__Given request__
Please copy the lines below exactly, from the first one through the line showing "COARSE_CORNER_RADIUS = 8.7".

(Entries with model source code)
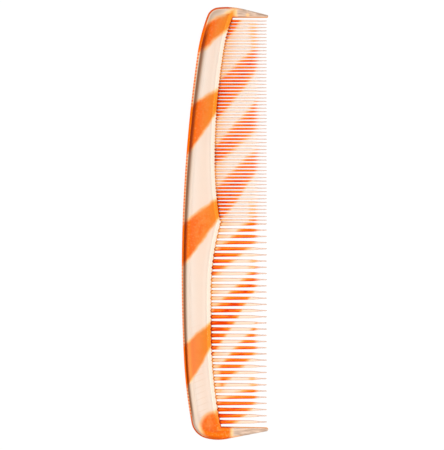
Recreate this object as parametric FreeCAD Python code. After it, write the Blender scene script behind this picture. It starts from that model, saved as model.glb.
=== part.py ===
import FreeCAD, Part

import math
import os

# A two-pitch dressing comb lying on its lower face, in millimetres.
# X runs across the comb from its back to the tooth tips, Y along it towards the fine end, Z up.
# The origin is the middle of its outline, on the surface that it lies on.
# The comb is one moulding. Its spine, its two end guards and its teeth are modelled as solids that
# meet face to face.

V = FreeCAD.Vector

# Overall size
LENGTH = 190.0
WIDTH = 38.0
THICKNESS = 4.4
MIDDLE_Z = THICKNESS / 2

# The outer edge is a chain of tangent arcs that all turn left, from the fine end guard round the back
# to the coarse end guard. Each is (radius, turn in degrees). The comb's length sets the radius of the
# long arc along the back, and the coarse corner turns through what is left of the half turn.
FINE_GUARD_RADIUS, FINE_GUARD_LEAN = 32.0, 14.0
COARSE_GUARD_RADIUS, COARSE_GUARD_LEAN = 20.0, 11.0
FINE_END_TURN, COARSE_END_TURN = 6.7, 15.8
FINE_CORNER = (5.6, 62.5)
FINE_SHOULDER = (80.0, 12.7)
BACK_TURN = 11.2
COARSE_SHOULDER = (216.0, 7.4)
COARSE_CORNER_RADIUS = 8.7

# The root line, where the gaps between the teeth end. Each section's line is deepest at one place.
# From there it is an arc to a place along the comb, then a tighter one.
SECTION_Y = 0.95
FINE_ROOT = {"deep": (-4.15, 27.9), "up": (300.0, 77.6, 62.0), "down": (160.0, SECTION_Y, 160.0)}
COARSE_ROOT = {"deep": (-5.9, -35.7), "up": (1097.0, -29.75, 112.4), "down": (1097.0, -49.0, 220.0)}

# The spine's section: a rounded back edge, and a bevel down to the root line
BACK_ROUND = 2.0
BEVEL_WIDTH, BEVEL_DEPTH = 1.8, 1.2

# The end guards run to a small rounded tip
FINE_GUARD_INNER_Y = 90.2
COARSE_GUARD_INNER_Y = -89.1
COARSE_GUARD_INNER_FALL = 0.4
GUARD_TIP_THICKNESS = 1.5
GUARD_INNER_ROUND = 0.25
ROUND_SHARE = 0.45
GUARD_STEPS = 5

# Every tip is rounded off, and ends in a very small flat
TIP_SHARES = (0.5, 0.8, 1.0)
TIP_BLUNTNESS = 0.95

# The teeth have elliptical sections. Each flares out at the root, narrows evenly as far as a shoulder,
# and then narrows to a blunt point.
TOOTH_ROOT_THICKNESS, TOOTH_TIP_THICKNESS = 2.5, 1.3
TIP_X, SHOULDER_X, POINT_X = 18.4, 11.2, 16.8
MID_POINT_X = (SHOULDER_X + POINT_X) / 2
TIP_ROUND = 0.45
ROOT_OVERLAP = 1.2
ROOT_FLARE, FLARE_LENGTH = 0.22, 1.2
FLARE_STEPS = (0.0, 0.6, 1.4, 3.0)
COARSE_WIDTHS = (1.8, 1.4, 0.58)
COARSE_COUNT, COARSE_FIRST_Y, COARSE_PITCH = 33, -0.25, 2.715
FINE_WIDTHS = (1.12, 0.95, 0.45)
FINE_COUNT, FINE_FIRST_Y = 59, 88.82
FINE_PITCH, FINE_PITCH_GROWTH = 1.444, 0.0022

# Two points closer than this are the same point
NEAR = 1e-4


def arc_step(radius, start, end):
    """How far a left-turning arc moves between two headings in degrees."""
    a, b = math.radians(start), math.radians(end)
    return V(radius * (math.sin(b) - math.sin(a)), radius * (math.cos(a) - math.cos(b)), 0)


def outer_chain():
    """The outer edge's arcs in order, each as (radius, heading, end heading)."""
    turns = [FINE_END_TURN, FINE_CORNER[1], FINE_SHOULDER[1], BACK_TURN, COARSE_SHOULDER[1]]
    headings = [180.0]
    for turn in turns:
        headings.append(headings[-1] + turn)
    headings += [360.0 - COARSE_END_TURN, 360.0]
    radii = [FINE_GUARD_RADIUS, FINE_CORNER[0], FINE_SHOULDER[0], None, COARSE_SHOULDER[0]]
    radii += [COARSE_CORNER_RADIUS, COARSE_GUARD_RADIUS]
    chain = list(zip(radii, headings, headings[1:]))
    fallen = sum(-arc_step(r, a, b).y for r, a, b in chain if r)
    back = radii.index(None)
    per_radius = -arc_step(1.0, headings[back], headings[back + 1]).y
    chain[back] = ((LENGTH - fallen) / per_radius, headings[back], headings[back + 1])
    return chain


def end_crests(chain):
    """The outer edge's highest point, at the fine end, and its lowest, at the coarse end."""
    to_back = V(0, 0, 0)
    whole = V(0, 0, 0)
    for radius, start, end in chain:
        whole += arc_step(radius, start, end)
        if start < 270.0:
            to_back += arc_step(radius, start, min(end, 270.0))
    fine = V(-WIDTH / 2 - to_back.x, LENGTH / 2, 0)
    return fine, fine + whole


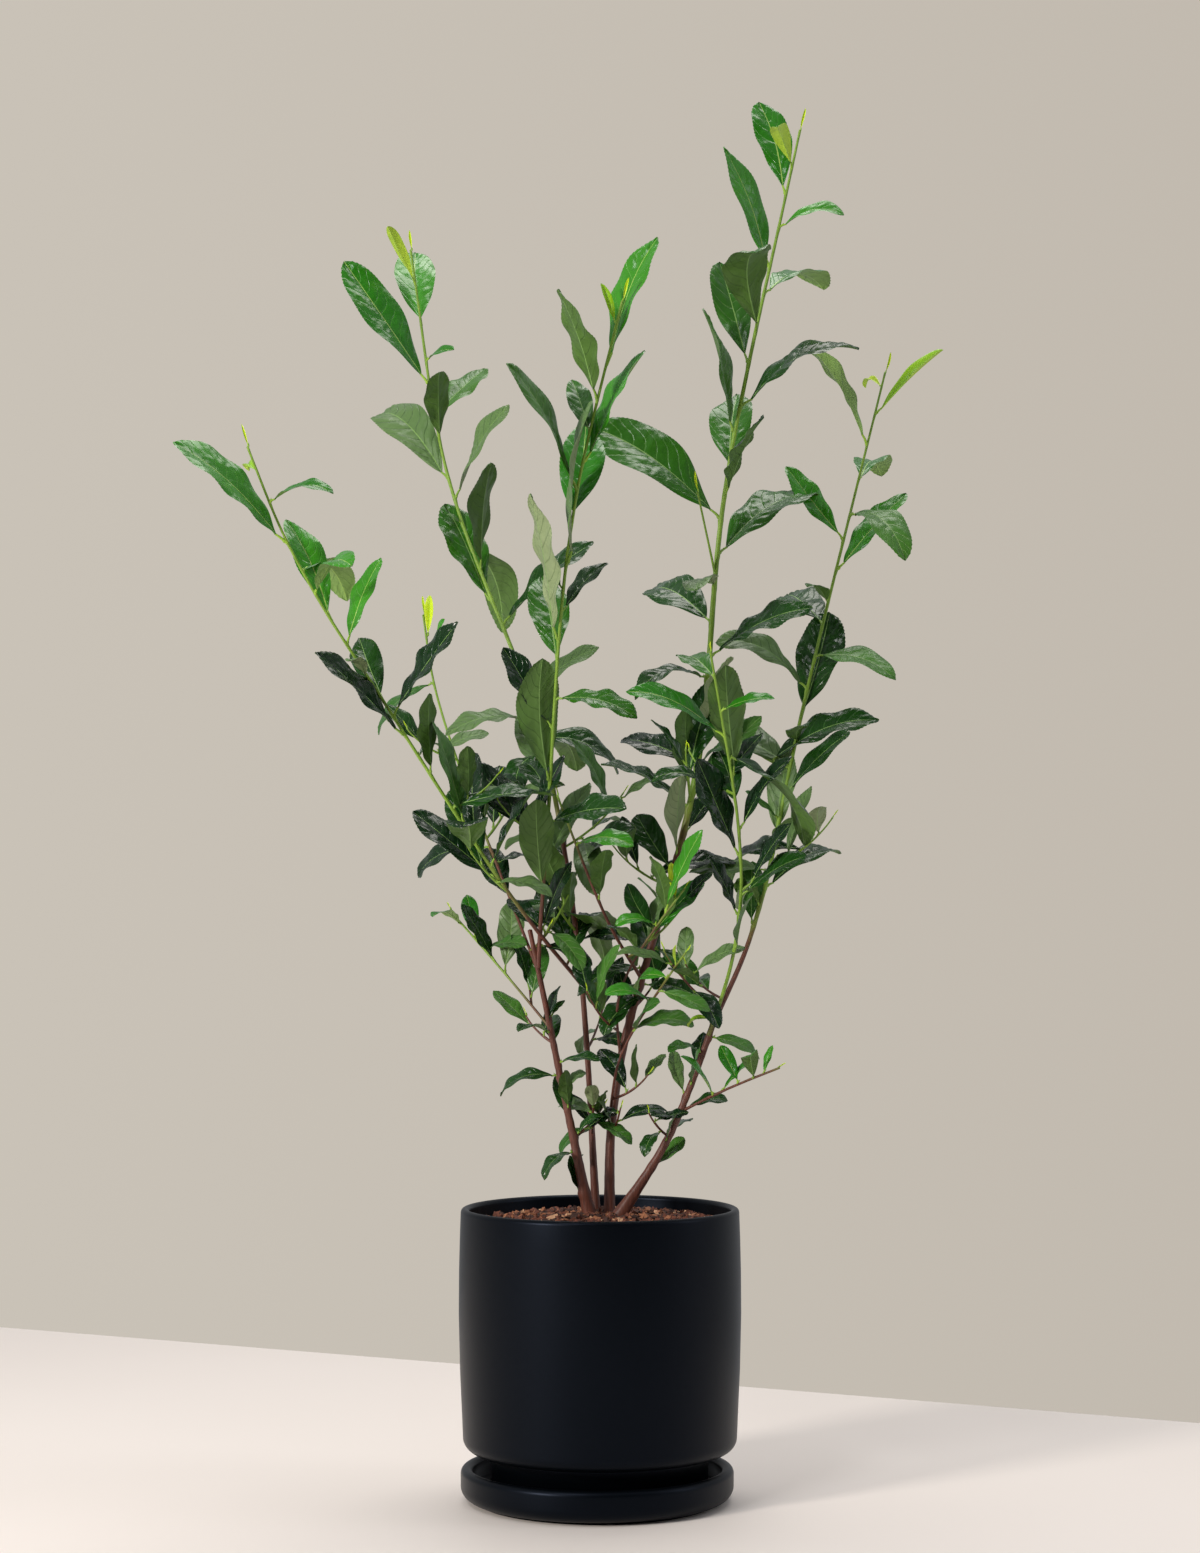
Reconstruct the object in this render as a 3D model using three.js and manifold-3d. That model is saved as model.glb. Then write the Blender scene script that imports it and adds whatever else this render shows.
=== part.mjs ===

__Solution to this exercise__
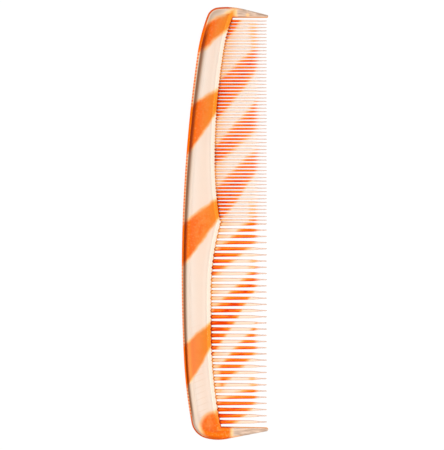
Recreate this object as parametric FreeCAD Python code. After it, write the Blender scene script behind this picture. It starts from that model, saved as model.glb.
=== part.py ===
import FreeCAD, Part

import math
import os

# A two-pitch dressing comb lying on its lower face, in millimetres.
# X runs across the comb from its back to the tooth tips, Y along it towards the fine end, Z up.
# The origin is the middle of its outline, on the surface that it lies on.
# The comb is one moulding. Its spine, its two end guards and its teeth are modelled as solids that
# meet face to face.

V = FreeCAD.Vector

# Overall size
LENGTH = 190.0
WIDTH = 38.0
THICKNESS = 4.4
MIDDLE_Z = THICKNESS / 2

# The outer edge is a chain of tangent arcs that all turn left, from the fine end guard round the back
# to the coarse end guard. Each is (radius, turn in degrees). The comb's length sets the radius of the
# long arc along the back, and the coarse corner turns through what is left of the half turn.
FINE_GUARD_RADIUS, FINE_GUARD_LEAN = 32.0, 14.0
COARSE_GUARD_RADIUS, COARSE_GUARD_LEAN = 20.0, 11.0
FINE_END_TURN, COARSE_END_TURN = 6.7, 15.8
FINE_CORNER = (5.6, 62.5)
FINE_SHOULDER = (80.0, 12.7)
BACK_TURN = 11.2
COARSE_SHOULDER = (216.0, 7.4)
COARSE_CORNER_RADIUS = 8.7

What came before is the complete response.